I love this!!! So true. I love when people have “Social media expert” on their twitter and I can point out that my dogs account has more followers then them. #FAIL
I like resident. That’s what they call me on the TV shows I’m on regularly. I just made new biz cards and used – host.blogger.budget-fashion expert. I’m liking my choice.
I really could not disagree more. If you want something you need to go and get it. There’s this idea that young women just starting out should play down their accomplishments. If your blog is run like a business or a portfolio then you are a CEO. Walk the walk even if it feels scary.
If you’re going to give yourself a title make it a really cool one that empowers you. Whether or not that fits the needs of a job you’re applying for is an entirely different call. Don’t wait years to admit you know what you want. You won’t not get a particular job because you called yourself a CEO. If you take the time to brand yourself be proud of that! Finding success by loading up your resume with keywords is the sure sign that you’re not really being yourself. If everyone is “detail oriented,” it stops meaning anything. State your accomplishments in real terms.
There are pro’s and con’s to calling yourself a CEO when you are a company of one. You’ve stated a pro, but I feel rather uncomfortable with a “CEO” title even though I run a company with 4 employees.

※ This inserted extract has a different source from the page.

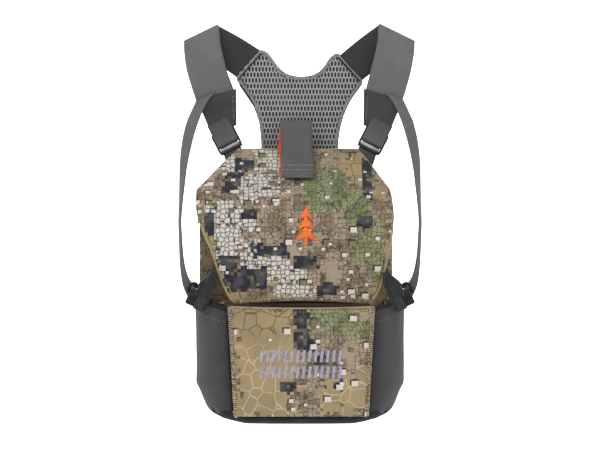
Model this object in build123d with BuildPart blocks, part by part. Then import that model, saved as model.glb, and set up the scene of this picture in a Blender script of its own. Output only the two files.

Personally, I find that contrived, and yet still use it because, well, everyone else does.
There’s an interesting article on TechCrunch that explains why it’s bad to call yourself a CEO to a startup.
For an article that talks about writing and proof reading skill, I would have thought you would have actually done some proof reading on your own article. Ie. your grammatical error that is “see how describe their job”
I refer to myself as a freelance fashion journalist or simply freelance journalist – to me it seems perfectly fine and right but would also love to have your thoughts on that. Thank you in advance
Ohh and I say founder of Trendhungry.com too.
It is such a coincidence that I spotted this article because I recently (3 days ago) took the time to fully register my Linkedin account and noticed my title was not very specific. I immediately changed it and took notes from others that had very professionally developed accounts.
Keep up the good work!
Agree I always find people who call themselves editor in chief or ceo of a blog so tacky
I just call myself a social writer
thanks for posting this! For a long time last year (3 months) I was “funemployed”, but when I’d go on job interviews, people would be like “oh, you have a blog? That’s great, why didn’t you say so!?” so I realized it was time to include that. I called myself a professional blogger (true) and hinted at what you suggested, ie: brand relations, trend analysis; but now, thanks to this, I’m going to up my resume’s vocabulary! thanks!
Love the advice in this article, and totally agree with the statement “Instead of using a lofty job title, boost your resume with HR-friendly keywords” when it comes to written resumes.
However, on LinkedIn and various other platforms you MUST have a title. You can’t be without one in this hyper-connected world, especially when it comes to business cards that aren’t keyword-filled resumes. People need to know what box you fit into, in a quick, neat little nutshell, besides what detailed services you provide.
So perhaps an article listing the possible titles that would be appropriate to a “company run by 1” (i.e., a monetized, professional blog) would also be helpful!
This one is daft :
“Strategic Alliances & Partner Sales Director, (Including Customer Success, EMEA) at Webtrends EMEA”
So helpful! I see so many different titles out there.